The SHPS payments were deemed part of Kirke’s compensation, but limited by contractual terms in the Unanimous Shareholder Agreement (USA).
Section 2.6 of the USA was found to unambiguously permit Spartan Controls to repurchase employee shares at any time with 90 days' notice, limiting compensation for SHPS payments to that period.
The summary trial judge rejected Spartan’s argument that SHPS payments were merely shareholder returns unrelated to employment.
Kirke’s claim of bad faith and oppression was dismissed due to consistent company practice and lack of abusive or unfair conduct.
Both Kirke’s appeal and Spartan’s cross-appeal were dismissed, affirming that SHPS compensation was limited to 90 days post-termination.
Background and employment termination
Bruce Walter Kirke was employed by Spartan Controls Ltd. from November 1997 until April 2022. On April 4, 2022, Spartan terminated his employment and informed him that his position as Manager, Projects & Solutions Services was being eliminated. The summary trial judge found the appropriate reasonable notice period to be 20 months, and this was not disputed by either party.

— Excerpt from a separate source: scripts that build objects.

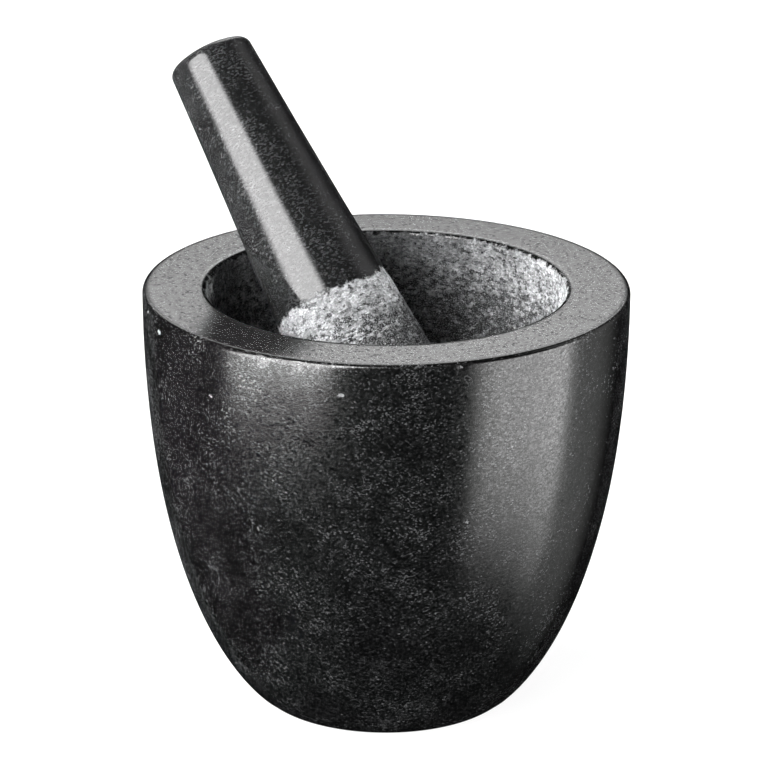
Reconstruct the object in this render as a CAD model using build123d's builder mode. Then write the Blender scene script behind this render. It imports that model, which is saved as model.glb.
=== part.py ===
from build123d import *
import os

# A footless granite mortar with its pestle leaning in the bowl, in millimetres.
# The origin is the centre of the mortar's flat base, and +Z is up.

# Mortar: outside
mortar_height = 124.0
mortar_radius = 70.0            # widest at the rim, where the side stands upright
base_radius = 38.3
base_flare = 42.0               # degrees above level at which the side leaves the base
base_flare_reach = 12.0         # how far that first slope carries
side_upright = 39.4             # height that the upright upper side steers from
side_top = 120.6                # height where the side is fully upright
base_round = 1.5
rim_round = 1.3

# Mortar: bowl
bowl_radius = 51.8              # at the mouth
bowl_floor = 38.0               # thickness of solid stone below the bowl
bowl_floor_reach = 34.0         # how far the floor runs level before it curves up
bowl_wall_reach = 64.0          # height that the steep upper wall steers from
bowl_wall_draft = 1.8           # how far the wall leans in at that height
lip_round = 1.5

# Pestle: along its own axis, from the grinding end at 0
pestle_length = 168.0
head_radius = 21.0
head_dome = 22.0                # length of the rounded grinding end
head_dome_reach = 12.0          # how blunt that end is
head_reach = 58.0               # length that the thick head steers from
neck_radius = 17.8
neck_height = 71.0
top_radius = 12.85
top_dome = 1.5
top_round = 2.5

# Pestle: at rest, leaning on the lip with its head against the far wall of the bowl
lean = 40.3                     # degrees from upright
lean_heading = 133.9            # degrees from +X towards +Y: back and to the left
rim_crossing = 31.35            # from the bowl's axis to the pestle's, at the height of the rim
head_below_rim = 96.85          # from that crossing down the pestle's axis to its grinding end


with BuildPart() as mortar:
    with BuildSketch(Plane.XZ) as half_section:
        with BuildLine():
            base = Line((0, 0), (base_radius, 0))
            flare = PolarLine(base @ 1, base_flare_reach, base_flare, mode=Mode.PRIVATE)
            side = Bezier(
                base @ 1,
                flare @ 1,
                (mortar_radius, side_upright),
                (mortar_radius, side_top),
            )
            edge = Line(side @ 1, (mortar_radius, mortar_height))
            rim = Line(edge @ 1, (bowl_radius, mortar_height))
            bowl = Bezier(
                rim @ 1,
                (bowl_radius - bowl_wall_draft, bowl_wall_reach),
                (bowl_floor_reach, bowl_floor),
                (0, bowl_floor),
            )
            Line(bowl @ 1, base @ 0)
        make_face()
        fillet(half_section.vertices().group_by(Axis.Y)[0].sort_by(Axis.X)[-1], base_round)
        fillet(half_section.vertices().group_by(Axis.Y)[-1].sort_by(Axis.X)[-1], rim_round)
        fillet(half_section.vertices().group_by(Axis.Y)[-1].sort_by(Axis.X)[0], lip_round)
    revolve(axis=Axis.Z)
mortar.part.label = "mortar"


lean_way = Vector(1, 0, 0).rotate(Axis.Z, lean_heading)
upward = Vector(0, 0, 1).rotate(Axis((0, 0, 0), Vector(0, 0, 1).cross(lean_way)), lean)
crossing = lean_way * rim_crossing + Vector(0, 0, mortar_height)
pestle_axis = Axis(crossing - upward * head_below_rim, upward)
pestle_plane = Plane(
    origin=pestle_axis.position,
    x_dir=upward.cross(lean_way.cross(upward)),
    z_dir=lean_way.cross(upward),
)

with BuildPart() as pestle:
    with BuildSketch(pestle_plane):
        with BuildLine():
            end = Bezier(
                (0, 0),
                (head_dome_reach, 0),
                (head_radius, head_dome / 2),
                (head_radius, head_dome),
            )
            shaft = Bezier(
                end @ 1,
                (head_radius, head_reach),
                (neck_radius, neck_height),
                (top_radius, pestle_length - top_dome),
            )
            cap = ThreePointArc(
                shaft @ 1,
                (top_radius / 2, pestle_length - top_dome / 4),
                (0, pestle_length),
            )
            Line(cap @ 1, end @ 0)
        make_face()
    revolve(axis=pestle_axis)
    top_edge = pestle.edges().filter_by(GeomType.CIRCLE).sort_by(SortBy.RADIUS)[0]
    fillet(top_edge, top_round)
pestle.part.label = "pestle"


os.makedirs("parts", exist_ok=True)
export_step(mortar.part, "parts/mortar.step")
export_step(pestle.part, "parts/pestle.step")
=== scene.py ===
import math

import bpy
import numpy as np
from mathutils import Matrix, Vector, noise


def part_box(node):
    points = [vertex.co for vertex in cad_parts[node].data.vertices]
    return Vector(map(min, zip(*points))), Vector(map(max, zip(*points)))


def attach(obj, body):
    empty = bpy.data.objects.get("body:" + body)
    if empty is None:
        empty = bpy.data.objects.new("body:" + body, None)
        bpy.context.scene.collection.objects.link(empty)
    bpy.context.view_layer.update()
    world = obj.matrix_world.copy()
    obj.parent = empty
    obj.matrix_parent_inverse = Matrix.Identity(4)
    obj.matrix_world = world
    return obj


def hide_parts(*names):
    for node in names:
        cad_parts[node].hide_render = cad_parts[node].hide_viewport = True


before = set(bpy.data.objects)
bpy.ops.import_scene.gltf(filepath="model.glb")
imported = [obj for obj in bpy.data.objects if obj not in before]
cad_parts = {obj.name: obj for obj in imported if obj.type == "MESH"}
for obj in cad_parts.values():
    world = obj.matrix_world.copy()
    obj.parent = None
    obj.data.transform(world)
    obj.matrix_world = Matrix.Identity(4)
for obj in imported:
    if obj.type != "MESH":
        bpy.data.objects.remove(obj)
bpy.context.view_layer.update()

# A black granite mortar and pestle: polished outside, ground inside the bowl and on the head.
# Sizes are in millimetres and become metres when a mesh is made.
MM = 0.001


# ---------------------------------------------------------------- sizes

MORTAR_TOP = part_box("mortar")[1] / MM
RIM_RADIUS = MORTAR_TOP.x
RIM_HEIGHT = MORTAR_TOP.z
BASE_RADIUS = 38.3
BASE_ROUND = 1.5
SIDE_FOOT = 0.6                     # height where the side takes over from the base's rounding
BASE_FLARE = (47.2, 8.0)            # where the side heads as it leaves the base
SIDE_UPRIGHT = 39.4                 # height that the upright upper side steers from
RIM_ROUND = 1.3
RIM_EDGE = 1.0                      # upright stretch just below the rim's rounding
LIP_ROUND = 1.5
BOWL_RADIUS = 51.8
BOWL_WALL = (50.0, 64.0)            # the steep upper wall steers from here
BOWL_CURVE = (34.0, 38.0)           # and the floor from here
BOWL_FLOOR = 38.0
GROUND_LIP = 1.5                    # how far up the lip's rounding the ground stone reaches
BASE_CENTRE = 3.0                   # radius of the last ring, before a point closes the mesh
BOWL_CENTRE = 1.0
MORTAR_SEGMENTS = 512
MORTAR_STEPS = {"base": 8.0, "side": 2.4, "edge": 0.5, "rim": 1.1, "bowl": 0.95}    # between rings

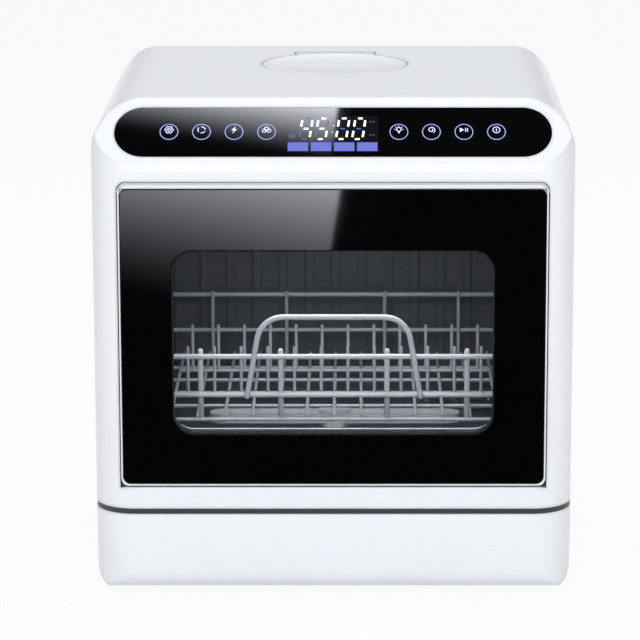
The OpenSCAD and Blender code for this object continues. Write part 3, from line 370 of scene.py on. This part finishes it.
def add_mesh(name, maker, material):
    """An object at the origin from a bmesh, with one material."""
    mesh = bpy.data.meshes.new(name)
    maker.to_mesh(mesh)
    maker.free()
    mesh.materials.append(material)
    piece = bpy.data.objects.new(name, mesh)
    scene.collection.objects.link(piece)
    return piece


def finish_piece(name, maker, body, material, smooth=40.0):
    """A new piece from a bmesh in metres, riding on a body, smooth across edges of fewer degrees."""
    piece = add_mesh(name, maker, material)
    piece.data.shade_smooth()
    piece.data.set_sharp_from_angle(angle=math.radians(smooth))
    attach(piece, body)
    return piece


def new_parts(result, kind):
    """The vertices or edges among what an operator made."""
    return [part for part in result["geom"] if isinstance(part, kind)]


def to_metres(maker):
    """Merge a mesh in millimetres, turn its faces outwards and scale it to metres."""
    bmesh.ops.remove_doubles(maker, verts=maker.verts, dist=MERGE)
    bmesh.ops.recalc_face_normals(maker, faces=maker.faces)
    bmesh.ops.scale(maker, vec=(MM, MM, MM), verts=maker.verts)
    return maker


for node_name, node in nodes.items():
    node.data.materials.clear()
    node.data.materials.append(finishes[slot_of[node_name]])


# ---- Control strip: keys and display, printed on and lit behind the glass ----

# The slope that the strip lies on: its middle and its tilt, and how far the glass face stands off that middle
SLOPE_MIDDLE = Vector((0, -174.5, 418.5)) * MM
SLOPE_TILT = math.radians(90 - 42.165)
GLASS_FACE = 0.3
ON_SLOPE = Matrix.Translation(SLOPE_MIDDLE) @ Matrix.Rotation(SLOPE_TILT, 4, "X")
SAME_PLACE = 1e-6


def arc(radius, start, end, count=24, centre=(0, 0)):
    turn = [math.radians(start + (end - start) * k / count) for k in range(count + 1)]
    return [(centre[0] + radius * math.cos(a), centre[1] + radius * math.sin(a)) for a in turn]


def circle(radius, count=24, centre=(0, 0)):
    return arc(radius, 0, 360, count, centre)


def petals(radius, depth, count, step=6):
    """A closed wavy ring, like the outline of a flower."""
    line = []
    for degrees in range(0, 361, step):
        turn = math.radians(degrees)
        reach = radius + depth * math.cos(count * turn)
        line.append((reach * math.cos(turn), reach * math.sin(turn)))
    return line


def spiral(outer, inner, start, end, count=40):
    line = []
    for k in range(count + 1):
        turn = math.radians(start + (end - start) * k / count)
        reach = outer + (inner - outer) * k / count
        line.append((reach * math.cos(turn), reach * math.sin(turn)))
    return line


def drawn_lines(lines, filled, width, thick):
    """A flat curve filled with the outlines, or a round wire along the lines, as a mesh."""
    curve = bpy.data.curves.new("drawn_lines", "CURVE")
    if filled:
        curve.dimensions = "2D"
        curve.fill_mode = "BOTH"
        curve.extrude = thick / 2
    else:
        curve.dimensions = "3D"
        curve.bevel_depth = width / 2
        curve.bevel_resolution = 2
        curve.use_fill_caps = True
    for points in lines:
        ring = math.dist(points[0], points[-1]) < SAME_PLACE
        path = points[:-1] if ring else points
        spline = curve.splines.new("POLY")
        spline.points.add(len(path) - 1)
        for point, (u, v) in zip(spline.points, path):
            point.co = (u, v, 0, 1)
        spline.use_cyclic_u = filled or ring
    holder = bpy.data.objects.new("drawn_lines", curve)
    mesh = bpy.data.meshes.new_from_object(holder)
    bpy.data.objects.remove(holder)
    bpy.data.curves.remove(curve)
    return mesh


def print_on_glass(name, material, lines=(), width=1.0, outlines=(), lift=0.03, thick=0.05):
    """Flat marks on the control glass: round-ended lines and filled outlines, in millimetres up the slope."""
    maker = bmesh.new()
    for shapes, filled in ((lines, False), (outlines, True)):
        if not shapes:
            continue
        mesh = drawn_lines(shapes, filled, width, thick)
        before = len(maker.verts)
        maker.from_mesh(mesh)
        bpy.data.meshes.remove(mesh)
        if not filled:
            maker.verts.ensure_lookup_table()
            bmesh.ops.scale(maker, vec=(1, 1, thick / width), verts=maker.verts[before:])
    bmesh.ops.remove_doubles(maker, verts=maker.verts, dist=PRINT_MERGE)
    bmesh.ops.recalc_face_normals(maker, faces=maker.faces)
    to_place = ON_SLOPE @ Matrix.Scale(MM, 4) @ Matrix.Translation((0, 0, GLASS_FACE + lift))
    bmesh.ops.transform(maker, matrix=to_place, verts=maker.verts)
    finish_piece(name, maker, "cabinet", material)


def moved(points, by):
    return [(u + by[0], v + by[1]) for u, v in points]


KEY_MIDDLE, KEY_FIRST, KEY_STEP = -0.3, 58.4, 28.7
KEY_X = [KEY_MIDDLE - KEY_FIRST - KEY_STEP * k for k in (3, 2, 1, 0)]
KEY_X += [KEY_MIDDLE + KEY_FIRST + KEY_STEP * k for k in (0, 1, 2, 3)]
RING_R, RING_WIDTH = 7.9, 0.72
MARK_UP, MARK_WIDTH = 2.1, 0.75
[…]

Participation in the SHPS program
Spartan offered a Shareholder Profit Sharing (SHPS) program to permanent employees after three years of service. Participation required purchasing shares in Spartan’s parent company, Spartech 1991 Limited. Kirke joined the program in 2000 and ultimately acquired 73,600 shares. The SHPS payments were made annually or semi-annually depending on company profitability and could be paid as employment income or a mix of employment and dividend income. The terms were governed by a Unanimous Shareholder Agreement (USA), which included provisions for mandatory share repurchase:
Section 2.4: Allowed the company to repurchase all shares upon termination, with 90 days' notice.

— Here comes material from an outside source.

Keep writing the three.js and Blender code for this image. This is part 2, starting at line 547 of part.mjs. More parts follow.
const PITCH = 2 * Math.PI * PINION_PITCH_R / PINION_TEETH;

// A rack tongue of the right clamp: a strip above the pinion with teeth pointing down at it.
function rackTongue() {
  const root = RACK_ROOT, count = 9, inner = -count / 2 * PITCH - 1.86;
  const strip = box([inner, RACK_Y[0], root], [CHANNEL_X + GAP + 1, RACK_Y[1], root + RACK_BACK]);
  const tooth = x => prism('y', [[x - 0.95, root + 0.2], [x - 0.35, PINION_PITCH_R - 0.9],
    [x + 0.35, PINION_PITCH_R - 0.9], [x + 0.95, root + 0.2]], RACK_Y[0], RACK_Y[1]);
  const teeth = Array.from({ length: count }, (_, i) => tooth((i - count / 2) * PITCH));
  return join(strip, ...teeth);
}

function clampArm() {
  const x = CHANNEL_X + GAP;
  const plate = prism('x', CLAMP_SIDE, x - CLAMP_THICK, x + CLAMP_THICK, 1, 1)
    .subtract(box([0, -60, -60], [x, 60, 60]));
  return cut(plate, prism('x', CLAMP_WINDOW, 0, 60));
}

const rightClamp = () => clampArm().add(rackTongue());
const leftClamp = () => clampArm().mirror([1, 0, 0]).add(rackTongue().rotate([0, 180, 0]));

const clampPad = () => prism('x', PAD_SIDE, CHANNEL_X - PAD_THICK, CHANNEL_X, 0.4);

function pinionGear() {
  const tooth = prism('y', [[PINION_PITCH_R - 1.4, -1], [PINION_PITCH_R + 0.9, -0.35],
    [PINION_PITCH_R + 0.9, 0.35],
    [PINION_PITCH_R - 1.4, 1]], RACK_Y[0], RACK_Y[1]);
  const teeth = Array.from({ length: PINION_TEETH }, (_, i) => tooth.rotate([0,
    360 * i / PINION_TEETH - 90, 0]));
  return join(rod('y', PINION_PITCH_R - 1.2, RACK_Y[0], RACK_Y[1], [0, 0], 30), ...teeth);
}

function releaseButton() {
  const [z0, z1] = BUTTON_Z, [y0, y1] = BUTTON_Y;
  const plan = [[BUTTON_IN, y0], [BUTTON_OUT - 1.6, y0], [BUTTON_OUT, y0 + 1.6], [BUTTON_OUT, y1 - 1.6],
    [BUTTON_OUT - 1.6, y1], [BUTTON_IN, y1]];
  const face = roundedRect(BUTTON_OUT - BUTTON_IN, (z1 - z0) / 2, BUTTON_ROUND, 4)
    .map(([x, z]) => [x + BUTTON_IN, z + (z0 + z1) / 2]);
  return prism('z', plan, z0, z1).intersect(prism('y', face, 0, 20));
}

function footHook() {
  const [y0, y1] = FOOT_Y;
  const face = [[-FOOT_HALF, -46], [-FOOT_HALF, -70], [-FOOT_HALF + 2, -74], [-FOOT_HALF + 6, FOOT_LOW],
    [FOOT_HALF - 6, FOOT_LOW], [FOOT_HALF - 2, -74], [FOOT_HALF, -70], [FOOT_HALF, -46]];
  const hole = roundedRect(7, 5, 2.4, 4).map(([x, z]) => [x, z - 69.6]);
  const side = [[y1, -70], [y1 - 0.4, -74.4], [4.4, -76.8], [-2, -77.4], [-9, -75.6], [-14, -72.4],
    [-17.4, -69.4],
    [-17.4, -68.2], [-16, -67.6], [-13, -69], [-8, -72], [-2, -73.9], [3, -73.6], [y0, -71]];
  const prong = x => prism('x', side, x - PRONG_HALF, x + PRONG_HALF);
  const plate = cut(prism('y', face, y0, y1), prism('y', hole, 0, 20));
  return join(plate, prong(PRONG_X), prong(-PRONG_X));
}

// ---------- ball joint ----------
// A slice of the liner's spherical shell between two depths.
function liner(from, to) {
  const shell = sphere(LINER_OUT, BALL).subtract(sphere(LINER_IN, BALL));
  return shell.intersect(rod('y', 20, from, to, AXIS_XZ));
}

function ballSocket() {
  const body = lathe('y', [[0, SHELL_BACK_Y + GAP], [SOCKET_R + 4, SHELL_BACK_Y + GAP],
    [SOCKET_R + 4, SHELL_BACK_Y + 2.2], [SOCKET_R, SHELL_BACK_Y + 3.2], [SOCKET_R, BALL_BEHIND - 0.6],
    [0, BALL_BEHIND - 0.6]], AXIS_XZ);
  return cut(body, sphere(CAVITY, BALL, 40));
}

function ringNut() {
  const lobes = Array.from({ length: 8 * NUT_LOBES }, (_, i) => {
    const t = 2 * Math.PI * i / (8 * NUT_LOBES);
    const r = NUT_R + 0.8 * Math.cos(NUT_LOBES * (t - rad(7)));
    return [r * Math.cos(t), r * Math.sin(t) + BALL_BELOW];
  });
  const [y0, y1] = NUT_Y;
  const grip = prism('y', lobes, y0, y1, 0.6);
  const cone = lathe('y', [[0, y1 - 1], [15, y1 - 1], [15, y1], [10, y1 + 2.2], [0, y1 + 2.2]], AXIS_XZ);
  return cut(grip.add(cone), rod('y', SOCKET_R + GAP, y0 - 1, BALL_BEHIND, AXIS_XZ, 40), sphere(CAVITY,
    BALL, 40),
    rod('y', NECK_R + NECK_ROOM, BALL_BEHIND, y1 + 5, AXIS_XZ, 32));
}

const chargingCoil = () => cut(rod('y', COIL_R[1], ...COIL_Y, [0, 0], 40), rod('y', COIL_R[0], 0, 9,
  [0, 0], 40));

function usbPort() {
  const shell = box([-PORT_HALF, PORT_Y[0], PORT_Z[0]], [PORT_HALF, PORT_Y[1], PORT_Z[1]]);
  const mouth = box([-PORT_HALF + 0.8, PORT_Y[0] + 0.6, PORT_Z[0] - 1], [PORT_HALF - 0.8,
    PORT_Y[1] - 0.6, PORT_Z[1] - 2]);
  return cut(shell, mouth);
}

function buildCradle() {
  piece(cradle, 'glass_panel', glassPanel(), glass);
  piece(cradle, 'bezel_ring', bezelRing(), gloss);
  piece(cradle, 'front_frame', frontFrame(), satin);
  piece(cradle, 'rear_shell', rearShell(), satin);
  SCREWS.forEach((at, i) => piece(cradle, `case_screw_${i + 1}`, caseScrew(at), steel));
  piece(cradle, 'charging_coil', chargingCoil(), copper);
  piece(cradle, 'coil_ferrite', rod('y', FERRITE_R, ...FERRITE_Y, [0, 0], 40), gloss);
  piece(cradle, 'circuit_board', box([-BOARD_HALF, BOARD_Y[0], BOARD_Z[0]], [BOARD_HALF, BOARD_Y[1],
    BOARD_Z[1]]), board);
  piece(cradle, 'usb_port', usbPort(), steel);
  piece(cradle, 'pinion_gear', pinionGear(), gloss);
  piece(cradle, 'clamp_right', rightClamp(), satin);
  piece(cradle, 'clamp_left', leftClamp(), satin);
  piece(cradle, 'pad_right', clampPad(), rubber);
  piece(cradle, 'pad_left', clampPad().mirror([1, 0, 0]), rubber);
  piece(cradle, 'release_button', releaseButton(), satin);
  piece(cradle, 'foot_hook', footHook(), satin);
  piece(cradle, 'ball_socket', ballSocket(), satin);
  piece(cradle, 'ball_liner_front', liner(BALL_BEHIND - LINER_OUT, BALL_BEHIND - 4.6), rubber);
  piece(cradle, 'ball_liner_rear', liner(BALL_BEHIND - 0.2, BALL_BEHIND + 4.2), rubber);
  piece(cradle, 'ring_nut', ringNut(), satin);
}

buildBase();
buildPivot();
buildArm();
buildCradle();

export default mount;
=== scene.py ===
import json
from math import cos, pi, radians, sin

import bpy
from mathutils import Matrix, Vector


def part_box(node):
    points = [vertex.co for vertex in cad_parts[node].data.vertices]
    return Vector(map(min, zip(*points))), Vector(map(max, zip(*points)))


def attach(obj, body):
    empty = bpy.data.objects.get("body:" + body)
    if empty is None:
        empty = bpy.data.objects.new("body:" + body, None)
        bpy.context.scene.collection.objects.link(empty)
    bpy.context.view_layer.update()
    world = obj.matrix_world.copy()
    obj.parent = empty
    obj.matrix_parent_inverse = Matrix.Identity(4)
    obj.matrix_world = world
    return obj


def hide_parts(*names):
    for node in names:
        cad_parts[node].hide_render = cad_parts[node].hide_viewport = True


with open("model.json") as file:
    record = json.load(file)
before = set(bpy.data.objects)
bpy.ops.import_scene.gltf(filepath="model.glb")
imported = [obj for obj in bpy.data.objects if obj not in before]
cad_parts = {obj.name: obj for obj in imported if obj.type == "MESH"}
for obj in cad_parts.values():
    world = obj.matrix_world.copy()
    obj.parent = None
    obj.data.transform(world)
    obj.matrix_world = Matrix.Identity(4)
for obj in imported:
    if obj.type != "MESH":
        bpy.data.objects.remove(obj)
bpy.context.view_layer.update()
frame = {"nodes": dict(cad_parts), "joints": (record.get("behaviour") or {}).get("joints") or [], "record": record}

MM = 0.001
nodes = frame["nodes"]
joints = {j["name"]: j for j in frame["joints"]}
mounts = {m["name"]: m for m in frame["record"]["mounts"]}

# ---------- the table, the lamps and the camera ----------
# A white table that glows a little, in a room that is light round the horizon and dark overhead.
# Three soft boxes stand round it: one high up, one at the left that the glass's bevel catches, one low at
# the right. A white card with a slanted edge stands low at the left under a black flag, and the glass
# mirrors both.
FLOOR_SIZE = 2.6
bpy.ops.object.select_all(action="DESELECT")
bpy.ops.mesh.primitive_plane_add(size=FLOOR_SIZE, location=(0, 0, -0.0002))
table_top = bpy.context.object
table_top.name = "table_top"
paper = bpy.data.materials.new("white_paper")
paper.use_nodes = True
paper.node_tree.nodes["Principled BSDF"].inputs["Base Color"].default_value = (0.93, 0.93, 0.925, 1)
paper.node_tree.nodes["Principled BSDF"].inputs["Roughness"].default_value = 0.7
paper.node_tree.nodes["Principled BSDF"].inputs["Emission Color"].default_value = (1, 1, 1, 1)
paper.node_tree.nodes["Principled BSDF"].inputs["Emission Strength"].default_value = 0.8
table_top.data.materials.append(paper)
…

Section 2.6: Allowed Spartan to require share repurchase from a shareholder at any time, with 90 days' written notice, obligating the shareholder to sell.
Upon his termination, Spartan invoked section 2.6 of the USA in the termination letter dated April 4, 2022, requiring Kirke to sell all his Spartech shares back to the company. He was paid the 2022 share price, without prejudice to his claim for SHPS payments during the reasonable notice period.
Summary trial decision and analysis of contractual clauses
Kirke argued that the SHPS payments were part of his compensation and should be included in damages. The trial judge applied the Supreme Court’s test from Matthews v Ocean Nutrition Canada Ltd., 2020 SCC 26: whether the benefit would have been received during the notice period and whether the contract unambiguously removed that right.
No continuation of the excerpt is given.